#### PROBLEM STATEMENT:
Print again only this span: the line with "frame as it lies", the line with "obj.matrix_parent_inverse = Matrix.Identity(4)", and all lines between them, exactly as given.

#### MATERIAL SHOWN:
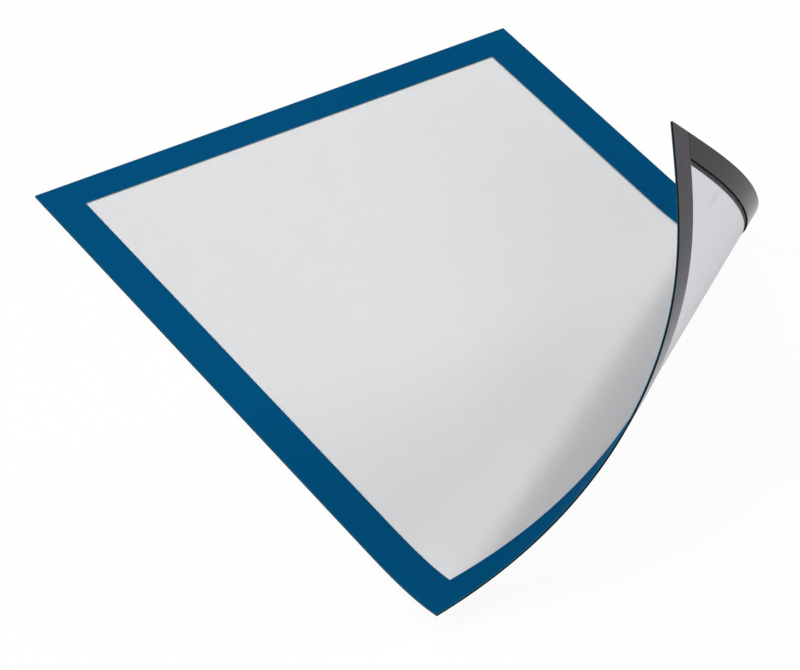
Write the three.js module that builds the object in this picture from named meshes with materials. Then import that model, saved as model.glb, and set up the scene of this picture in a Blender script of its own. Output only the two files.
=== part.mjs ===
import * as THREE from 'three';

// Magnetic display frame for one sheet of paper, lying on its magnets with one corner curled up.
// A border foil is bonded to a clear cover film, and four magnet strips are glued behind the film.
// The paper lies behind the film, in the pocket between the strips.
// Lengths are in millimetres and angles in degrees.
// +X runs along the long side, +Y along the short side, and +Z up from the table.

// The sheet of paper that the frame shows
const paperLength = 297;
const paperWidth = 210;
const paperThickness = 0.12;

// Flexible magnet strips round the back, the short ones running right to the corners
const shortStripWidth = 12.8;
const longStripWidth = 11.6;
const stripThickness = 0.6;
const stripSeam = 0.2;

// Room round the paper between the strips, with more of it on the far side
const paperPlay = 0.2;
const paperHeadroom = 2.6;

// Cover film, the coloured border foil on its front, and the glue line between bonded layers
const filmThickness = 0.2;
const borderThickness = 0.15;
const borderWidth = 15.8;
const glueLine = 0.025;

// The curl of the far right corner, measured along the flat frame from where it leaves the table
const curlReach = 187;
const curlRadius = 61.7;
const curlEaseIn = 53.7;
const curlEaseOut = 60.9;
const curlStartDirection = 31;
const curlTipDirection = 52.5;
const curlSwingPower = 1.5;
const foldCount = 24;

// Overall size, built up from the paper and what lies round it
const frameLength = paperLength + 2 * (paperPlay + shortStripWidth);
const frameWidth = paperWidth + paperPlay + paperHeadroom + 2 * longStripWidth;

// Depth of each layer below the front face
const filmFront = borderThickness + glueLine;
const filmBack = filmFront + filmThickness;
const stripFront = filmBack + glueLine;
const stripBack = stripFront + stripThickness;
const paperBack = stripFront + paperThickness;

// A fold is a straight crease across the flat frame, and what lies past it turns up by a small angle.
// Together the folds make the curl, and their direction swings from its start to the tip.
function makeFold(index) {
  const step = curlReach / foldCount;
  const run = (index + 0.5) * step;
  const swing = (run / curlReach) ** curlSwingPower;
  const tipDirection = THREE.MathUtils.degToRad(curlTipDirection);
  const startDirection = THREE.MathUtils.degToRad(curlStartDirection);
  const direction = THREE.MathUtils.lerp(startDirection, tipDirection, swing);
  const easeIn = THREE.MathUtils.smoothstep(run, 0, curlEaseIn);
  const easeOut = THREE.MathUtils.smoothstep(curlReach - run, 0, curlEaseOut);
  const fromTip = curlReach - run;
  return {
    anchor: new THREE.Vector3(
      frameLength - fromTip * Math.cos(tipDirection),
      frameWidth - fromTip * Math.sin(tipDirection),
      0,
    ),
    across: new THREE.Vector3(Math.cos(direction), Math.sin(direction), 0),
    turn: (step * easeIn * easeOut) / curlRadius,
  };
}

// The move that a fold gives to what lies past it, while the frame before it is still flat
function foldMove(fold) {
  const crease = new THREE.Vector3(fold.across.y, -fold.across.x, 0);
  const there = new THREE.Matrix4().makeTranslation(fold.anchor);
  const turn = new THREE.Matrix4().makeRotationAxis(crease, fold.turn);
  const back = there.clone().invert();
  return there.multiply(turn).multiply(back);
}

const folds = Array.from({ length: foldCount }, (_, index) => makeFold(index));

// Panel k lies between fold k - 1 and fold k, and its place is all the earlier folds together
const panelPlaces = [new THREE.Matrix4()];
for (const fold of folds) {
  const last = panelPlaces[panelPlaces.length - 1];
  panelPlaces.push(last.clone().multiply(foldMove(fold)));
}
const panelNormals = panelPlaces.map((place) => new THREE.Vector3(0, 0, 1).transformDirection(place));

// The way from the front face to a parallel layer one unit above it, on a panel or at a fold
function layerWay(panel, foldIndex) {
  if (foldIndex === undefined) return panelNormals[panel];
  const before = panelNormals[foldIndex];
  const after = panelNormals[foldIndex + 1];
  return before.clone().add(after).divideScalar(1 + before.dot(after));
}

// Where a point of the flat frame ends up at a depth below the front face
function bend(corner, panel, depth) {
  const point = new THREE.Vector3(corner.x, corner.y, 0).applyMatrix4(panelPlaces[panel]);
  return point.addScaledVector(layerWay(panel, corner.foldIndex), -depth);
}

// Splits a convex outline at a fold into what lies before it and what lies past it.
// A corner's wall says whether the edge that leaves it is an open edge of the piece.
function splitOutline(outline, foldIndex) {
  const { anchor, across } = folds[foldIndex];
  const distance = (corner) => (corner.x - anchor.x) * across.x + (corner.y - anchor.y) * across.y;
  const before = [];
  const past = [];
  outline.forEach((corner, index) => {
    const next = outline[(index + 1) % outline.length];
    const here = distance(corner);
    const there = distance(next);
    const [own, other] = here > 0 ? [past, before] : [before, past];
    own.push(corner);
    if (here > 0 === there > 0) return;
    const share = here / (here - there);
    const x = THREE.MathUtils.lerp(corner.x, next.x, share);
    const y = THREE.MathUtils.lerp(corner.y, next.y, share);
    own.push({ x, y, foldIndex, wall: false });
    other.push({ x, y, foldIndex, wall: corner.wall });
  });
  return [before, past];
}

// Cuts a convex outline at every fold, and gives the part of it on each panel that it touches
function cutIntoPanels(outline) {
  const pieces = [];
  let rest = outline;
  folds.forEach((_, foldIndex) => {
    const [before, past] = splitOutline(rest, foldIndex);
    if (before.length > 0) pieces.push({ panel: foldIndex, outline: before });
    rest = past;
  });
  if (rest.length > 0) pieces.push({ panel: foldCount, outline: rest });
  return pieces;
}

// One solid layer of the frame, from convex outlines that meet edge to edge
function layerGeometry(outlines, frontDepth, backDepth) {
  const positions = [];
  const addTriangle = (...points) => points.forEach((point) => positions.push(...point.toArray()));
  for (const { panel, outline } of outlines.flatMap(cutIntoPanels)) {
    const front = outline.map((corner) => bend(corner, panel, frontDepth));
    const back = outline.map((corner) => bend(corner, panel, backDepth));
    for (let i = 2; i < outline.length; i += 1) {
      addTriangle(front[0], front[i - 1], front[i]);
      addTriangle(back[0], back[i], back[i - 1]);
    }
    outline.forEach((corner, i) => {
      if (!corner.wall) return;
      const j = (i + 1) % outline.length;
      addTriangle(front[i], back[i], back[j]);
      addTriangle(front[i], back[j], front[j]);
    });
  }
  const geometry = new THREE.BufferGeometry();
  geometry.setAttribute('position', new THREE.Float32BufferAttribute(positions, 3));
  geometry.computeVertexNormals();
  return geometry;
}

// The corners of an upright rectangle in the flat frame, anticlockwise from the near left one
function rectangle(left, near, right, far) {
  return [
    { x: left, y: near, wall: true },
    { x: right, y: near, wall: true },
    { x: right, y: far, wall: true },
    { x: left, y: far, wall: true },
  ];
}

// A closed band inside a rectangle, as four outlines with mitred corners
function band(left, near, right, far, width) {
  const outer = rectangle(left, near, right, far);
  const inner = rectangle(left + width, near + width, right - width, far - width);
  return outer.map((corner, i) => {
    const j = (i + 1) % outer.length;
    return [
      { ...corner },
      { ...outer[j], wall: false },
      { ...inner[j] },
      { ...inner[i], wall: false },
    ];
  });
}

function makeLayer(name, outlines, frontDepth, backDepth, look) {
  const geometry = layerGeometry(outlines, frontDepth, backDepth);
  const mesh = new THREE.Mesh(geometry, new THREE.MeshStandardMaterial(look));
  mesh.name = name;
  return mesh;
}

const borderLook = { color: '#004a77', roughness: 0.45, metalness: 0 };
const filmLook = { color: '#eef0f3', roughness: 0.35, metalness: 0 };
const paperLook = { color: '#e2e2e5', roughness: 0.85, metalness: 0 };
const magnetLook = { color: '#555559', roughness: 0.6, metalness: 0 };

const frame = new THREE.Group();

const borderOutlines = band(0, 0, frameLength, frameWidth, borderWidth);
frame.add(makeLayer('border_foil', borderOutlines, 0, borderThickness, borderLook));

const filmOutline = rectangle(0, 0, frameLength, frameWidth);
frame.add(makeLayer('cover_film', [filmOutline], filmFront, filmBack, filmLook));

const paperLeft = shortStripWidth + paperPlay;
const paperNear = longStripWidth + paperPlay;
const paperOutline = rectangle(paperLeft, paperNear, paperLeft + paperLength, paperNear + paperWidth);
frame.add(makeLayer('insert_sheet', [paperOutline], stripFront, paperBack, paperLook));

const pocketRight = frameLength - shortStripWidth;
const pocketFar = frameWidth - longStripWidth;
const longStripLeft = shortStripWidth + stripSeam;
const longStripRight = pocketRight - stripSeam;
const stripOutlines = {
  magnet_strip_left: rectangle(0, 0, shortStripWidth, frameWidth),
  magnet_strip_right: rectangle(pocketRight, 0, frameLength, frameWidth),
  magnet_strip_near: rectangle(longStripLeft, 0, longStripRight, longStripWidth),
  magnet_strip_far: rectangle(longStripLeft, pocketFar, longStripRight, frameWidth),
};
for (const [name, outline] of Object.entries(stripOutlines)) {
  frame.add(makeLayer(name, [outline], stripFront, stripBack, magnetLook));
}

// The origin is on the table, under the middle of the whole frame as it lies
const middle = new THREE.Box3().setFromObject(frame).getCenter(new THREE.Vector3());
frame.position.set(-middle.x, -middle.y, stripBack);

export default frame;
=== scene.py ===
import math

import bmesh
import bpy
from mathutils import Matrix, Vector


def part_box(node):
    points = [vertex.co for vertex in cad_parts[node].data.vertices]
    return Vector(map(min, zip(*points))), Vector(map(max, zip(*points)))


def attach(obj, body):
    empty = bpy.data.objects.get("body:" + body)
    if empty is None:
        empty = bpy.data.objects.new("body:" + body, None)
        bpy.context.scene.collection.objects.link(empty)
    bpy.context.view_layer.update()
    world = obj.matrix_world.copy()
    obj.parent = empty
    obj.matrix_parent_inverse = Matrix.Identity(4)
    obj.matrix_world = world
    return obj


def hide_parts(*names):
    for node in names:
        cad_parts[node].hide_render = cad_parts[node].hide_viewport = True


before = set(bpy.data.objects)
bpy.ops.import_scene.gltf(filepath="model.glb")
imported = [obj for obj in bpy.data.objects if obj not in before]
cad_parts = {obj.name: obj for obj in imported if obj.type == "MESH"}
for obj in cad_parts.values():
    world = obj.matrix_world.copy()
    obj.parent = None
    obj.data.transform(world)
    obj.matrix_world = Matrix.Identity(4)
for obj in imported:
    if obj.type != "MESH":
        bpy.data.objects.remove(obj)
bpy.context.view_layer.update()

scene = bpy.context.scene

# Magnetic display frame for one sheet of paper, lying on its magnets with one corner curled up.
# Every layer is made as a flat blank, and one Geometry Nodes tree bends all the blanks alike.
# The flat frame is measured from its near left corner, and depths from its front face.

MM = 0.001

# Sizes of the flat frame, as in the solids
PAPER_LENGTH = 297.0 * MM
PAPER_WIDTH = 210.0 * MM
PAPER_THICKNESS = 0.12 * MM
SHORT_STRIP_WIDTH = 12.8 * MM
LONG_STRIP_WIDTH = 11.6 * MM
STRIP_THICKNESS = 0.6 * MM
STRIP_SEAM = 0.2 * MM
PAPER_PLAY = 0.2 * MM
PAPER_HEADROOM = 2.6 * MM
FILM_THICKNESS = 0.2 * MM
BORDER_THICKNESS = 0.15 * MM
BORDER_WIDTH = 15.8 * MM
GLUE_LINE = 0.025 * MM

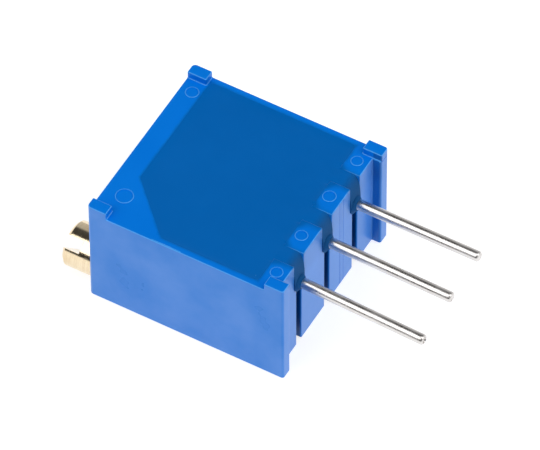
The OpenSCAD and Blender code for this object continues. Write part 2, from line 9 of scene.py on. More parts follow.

#### REPLY TO THE TASK:
// The origin is on the table, under the middle of the whole frame as it lies
const middle = new THREE.Box3().setFromObject(frame).getCenter(new THREE.Vector3());
frame.position.set(-middle.x, -middle.y, stripBack);

export default frame;
=== scene.py ===
import math

import bmesh
import bpy
from mathutils import Matrix, Vector


def part_box(node):
    points = [vertex.co for vertex in cad_parts[node].data.vertices]
    return Vector(map(min, zip(*points))), Vector(map(max, zip(*points)))


def attach(obj, body):
    empty = bpy.data.objects.get("body:" + body)
    if empty is None:
        empty = bpy.data.objects.new("body:" + body, None)
        bpy.context.scene.collection.objects.link(empty)
    bpy.context.view_layer.update()
    world = obj.matrix_world.copy()
    obj.parent = empty
    obj.matrix_parent_inverse = Matrix.Identity(4)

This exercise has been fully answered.